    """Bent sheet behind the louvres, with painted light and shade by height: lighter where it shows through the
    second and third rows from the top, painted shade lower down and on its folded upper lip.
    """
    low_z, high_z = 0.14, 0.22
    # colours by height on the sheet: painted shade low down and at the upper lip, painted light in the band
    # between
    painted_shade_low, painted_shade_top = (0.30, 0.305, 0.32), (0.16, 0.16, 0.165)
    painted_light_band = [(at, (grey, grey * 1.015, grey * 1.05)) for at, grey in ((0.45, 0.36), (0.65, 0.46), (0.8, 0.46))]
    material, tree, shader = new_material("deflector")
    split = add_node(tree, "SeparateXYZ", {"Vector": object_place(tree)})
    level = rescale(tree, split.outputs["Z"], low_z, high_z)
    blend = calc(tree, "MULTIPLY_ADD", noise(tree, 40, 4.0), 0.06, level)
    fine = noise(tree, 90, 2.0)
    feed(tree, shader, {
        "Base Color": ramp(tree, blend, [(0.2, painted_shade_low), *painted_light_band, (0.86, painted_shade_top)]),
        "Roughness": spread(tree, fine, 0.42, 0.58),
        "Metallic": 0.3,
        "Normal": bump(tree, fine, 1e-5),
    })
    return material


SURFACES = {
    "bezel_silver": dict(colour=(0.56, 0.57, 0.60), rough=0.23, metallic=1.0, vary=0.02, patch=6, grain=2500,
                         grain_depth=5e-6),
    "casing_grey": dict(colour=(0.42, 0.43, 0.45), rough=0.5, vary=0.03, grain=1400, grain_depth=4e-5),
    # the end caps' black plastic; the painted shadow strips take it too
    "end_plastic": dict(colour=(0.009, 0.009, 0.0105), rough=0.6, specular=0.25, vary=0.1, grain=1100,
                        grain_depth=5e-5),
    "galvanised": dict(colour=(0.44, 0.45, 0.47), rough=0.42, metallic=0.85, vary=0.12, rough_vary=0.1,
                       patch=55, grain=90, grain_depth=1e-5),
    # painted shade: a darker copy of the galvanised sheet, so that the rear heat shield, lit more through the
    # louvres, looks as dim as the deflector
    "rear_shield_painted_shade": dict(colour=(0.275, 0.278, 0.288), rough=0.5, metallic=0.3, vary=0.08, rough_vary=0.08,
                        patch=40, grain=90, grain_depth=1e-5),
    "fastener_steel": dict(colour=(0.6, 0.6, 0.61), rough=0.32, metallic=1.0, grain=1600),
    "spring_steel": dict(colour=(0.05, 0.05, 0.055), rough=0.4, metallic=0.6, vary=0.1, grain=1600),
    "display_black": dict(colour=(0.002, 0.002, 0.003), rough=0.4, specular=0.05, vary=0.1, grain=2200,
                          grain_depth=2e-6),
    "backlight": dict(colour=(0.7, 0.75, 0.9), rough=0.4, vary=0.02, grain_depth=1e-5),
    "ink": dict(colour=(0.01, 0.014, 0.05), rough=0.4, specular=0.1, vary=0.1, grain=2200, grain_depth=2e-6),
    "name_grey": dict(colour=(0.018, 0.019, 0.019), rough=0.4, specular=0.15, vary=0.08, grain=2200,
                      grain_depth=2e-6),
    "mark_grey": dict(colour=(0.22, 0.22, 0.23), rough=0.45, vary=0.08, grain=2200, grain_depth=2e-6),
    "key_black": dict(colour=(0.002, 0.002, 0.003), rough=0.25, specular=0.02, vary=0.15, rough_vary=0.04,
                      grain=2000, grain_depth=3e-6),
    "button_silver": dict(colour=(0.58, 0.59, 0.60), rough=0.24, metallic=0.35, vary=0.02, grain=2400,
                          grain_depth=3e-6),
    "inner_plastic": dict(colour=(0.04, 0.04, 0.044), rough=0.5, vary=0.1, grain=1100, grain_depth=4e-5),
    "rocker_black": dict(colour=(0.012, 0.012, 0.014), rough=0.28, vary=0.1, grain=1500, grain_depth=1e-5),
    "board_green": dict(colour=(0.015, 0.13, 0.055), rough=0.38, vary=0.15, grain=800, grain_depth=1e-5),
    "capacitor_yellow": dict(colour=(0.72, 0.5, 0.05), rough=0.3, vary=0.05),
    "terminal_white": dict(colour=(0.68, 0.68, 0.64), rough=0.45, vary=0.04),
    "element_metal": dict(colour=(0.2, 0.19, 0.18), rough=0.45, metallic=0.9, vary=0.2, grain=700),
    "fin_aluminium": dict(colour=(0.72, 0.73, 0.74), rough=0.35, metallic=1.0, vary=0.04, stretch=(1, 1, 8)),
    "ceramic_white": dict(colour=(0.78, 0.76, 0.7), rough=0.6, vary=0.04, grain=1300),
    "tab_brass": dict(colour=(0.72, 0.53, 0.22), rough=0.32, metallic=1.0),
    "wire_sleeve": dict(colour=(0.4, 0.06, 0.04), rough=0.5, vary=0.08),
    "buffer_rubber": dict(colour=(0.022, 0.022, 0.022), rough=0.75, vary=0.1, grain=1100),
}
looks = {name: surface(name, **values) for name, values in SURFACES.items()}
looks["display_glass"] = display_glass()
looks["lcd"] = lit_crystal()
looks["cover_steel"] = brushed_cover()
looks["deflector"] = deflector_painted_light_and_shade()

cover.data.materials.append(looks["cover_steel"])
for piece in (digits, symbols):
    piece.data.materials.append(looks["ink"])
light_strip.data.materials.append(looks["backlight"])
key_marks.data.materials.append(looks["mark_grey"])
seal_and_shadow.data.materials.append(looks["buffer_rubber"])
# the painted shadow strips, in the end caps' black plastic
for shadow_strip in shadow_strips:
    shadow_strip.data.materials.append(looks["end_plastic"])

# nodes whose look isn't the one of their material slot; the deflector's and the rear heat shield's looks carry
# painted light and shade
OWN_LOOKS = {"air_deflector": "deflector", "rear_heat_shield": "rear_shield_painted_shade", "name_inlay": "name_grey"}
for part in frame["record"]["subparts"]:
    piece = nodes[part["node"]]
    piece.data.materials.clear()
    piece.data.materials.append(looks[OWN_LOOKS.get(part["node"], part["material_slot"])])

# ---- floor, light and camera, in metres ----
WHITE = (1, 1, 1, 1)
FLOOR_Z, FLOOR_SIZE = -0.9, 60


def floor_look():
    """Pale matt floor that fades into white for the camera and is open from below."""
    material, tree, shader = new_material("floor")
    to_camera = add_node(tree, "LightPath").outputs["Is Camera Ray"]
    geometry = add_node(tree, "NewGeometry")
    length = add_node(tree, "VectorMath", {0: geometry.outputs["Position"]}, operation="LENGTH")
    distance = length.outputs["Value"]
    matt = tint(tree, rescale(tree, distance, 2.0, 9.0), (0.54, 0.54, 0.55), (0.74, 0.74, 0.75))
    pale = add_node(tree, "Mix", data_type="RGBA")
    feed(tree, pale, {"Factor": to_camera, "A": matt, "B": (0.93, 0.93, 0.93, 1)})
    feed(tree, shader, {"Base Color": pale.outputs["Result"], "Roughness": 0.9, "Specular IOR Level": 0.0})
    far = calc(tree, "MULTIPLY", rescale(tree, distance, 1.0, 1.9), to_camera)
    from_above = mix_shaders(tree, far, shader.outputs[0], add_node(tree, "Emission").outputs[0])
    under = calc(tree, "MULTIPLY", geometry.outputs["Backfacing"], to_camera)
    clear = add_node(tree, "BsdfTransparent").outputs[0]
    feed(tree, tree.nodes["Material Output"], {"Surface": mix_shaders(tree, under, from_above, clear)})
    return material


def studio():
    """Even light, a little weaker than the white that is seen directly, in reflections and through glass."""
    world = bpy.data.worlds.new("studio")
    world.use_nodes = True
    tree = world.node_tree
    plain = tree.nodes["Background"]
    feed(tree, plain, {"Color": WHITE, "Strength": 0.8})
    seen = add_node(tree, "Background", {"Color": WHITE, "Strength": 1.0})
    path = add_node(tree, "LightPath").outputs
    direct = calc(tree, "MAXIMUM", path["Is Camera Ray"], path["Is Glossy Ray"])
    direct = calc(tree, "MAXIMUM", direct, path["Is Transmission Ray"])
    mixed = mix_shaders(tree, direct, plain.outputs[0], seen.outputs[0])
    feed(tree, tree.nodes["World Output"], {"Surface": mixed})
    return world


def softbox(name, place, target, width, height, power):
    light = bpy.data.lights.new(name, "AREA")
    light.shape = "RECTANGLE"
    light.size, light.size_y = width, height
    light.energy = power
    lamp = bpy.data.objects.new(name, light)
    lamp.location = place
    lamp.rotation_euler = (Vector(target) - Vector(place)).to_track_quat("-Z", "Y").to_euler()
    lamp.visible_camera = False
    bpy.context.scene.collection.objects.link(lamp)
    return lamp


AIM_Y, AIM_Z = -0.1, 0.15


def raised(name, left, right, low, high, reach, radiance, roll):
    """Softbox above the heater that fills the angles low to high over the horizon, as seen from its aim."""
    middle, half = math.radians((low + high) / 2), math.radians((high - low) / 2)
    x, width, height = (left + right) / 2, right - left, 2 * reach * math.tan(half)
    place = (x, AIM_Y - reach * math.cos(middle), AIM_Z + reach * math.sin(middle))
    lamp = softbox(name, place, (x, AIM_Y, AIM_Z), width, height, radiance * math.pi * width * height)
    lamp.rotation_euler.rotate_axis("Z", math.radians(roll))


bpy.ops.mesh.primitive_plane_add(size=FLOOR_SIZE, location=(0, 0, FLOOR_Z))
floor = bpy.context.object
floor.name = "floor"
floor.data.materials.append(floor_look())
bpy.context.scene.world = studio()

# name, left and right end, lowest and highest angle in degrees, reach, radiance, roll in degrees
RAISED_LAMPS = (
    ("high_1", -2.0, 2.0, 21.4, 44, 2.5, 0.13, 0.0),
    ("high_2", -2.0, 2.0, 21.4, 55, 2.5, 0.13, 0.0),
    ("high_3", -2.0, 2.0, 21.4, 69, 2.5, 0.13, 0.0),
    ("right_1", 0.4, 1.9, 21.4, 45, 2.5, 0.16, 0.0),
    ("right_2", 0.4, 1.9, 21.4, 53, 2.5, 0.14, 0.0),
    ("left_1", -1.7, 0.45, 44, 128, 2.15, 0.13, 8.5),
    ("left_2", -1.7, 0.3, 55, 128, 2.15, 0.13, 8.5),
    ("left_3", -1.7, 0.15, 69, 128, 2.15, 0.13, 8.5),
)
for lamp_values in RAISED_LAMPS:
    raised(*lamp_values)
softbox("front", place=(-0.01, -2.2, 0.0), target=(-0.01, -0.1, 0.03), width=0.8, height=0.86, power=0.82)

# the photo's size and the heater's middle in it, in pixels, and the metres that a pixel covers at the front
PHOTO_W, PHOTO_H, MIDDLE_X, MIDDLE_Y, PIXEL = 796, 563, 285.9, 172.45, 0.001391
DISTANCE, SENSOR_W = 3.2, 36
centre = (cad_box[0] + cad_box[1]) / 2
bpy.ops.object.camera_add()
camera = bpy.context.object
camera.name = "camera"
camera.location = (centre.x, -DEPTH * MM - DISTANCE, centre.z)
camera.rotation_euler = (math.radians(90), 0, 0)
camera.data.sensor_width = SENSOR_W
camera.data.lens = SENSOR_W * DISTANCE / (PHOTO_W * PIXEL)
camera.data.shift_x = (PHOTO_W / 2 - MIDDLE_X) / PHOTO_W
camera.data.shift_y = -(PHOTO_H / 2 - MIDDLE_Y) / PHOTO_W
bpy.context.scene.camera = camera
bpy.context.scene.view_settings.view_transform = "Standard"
★ ★ ★ ★ ★
Gather each line that holds "scene".

Written response -
    bpy.context.scene.collection.objects.link(lamp)
bpy.context.scene.world = studio()
bpy.context.scene.camera = camera
bpy.context.scene.view_settings.view_transform = "Standard"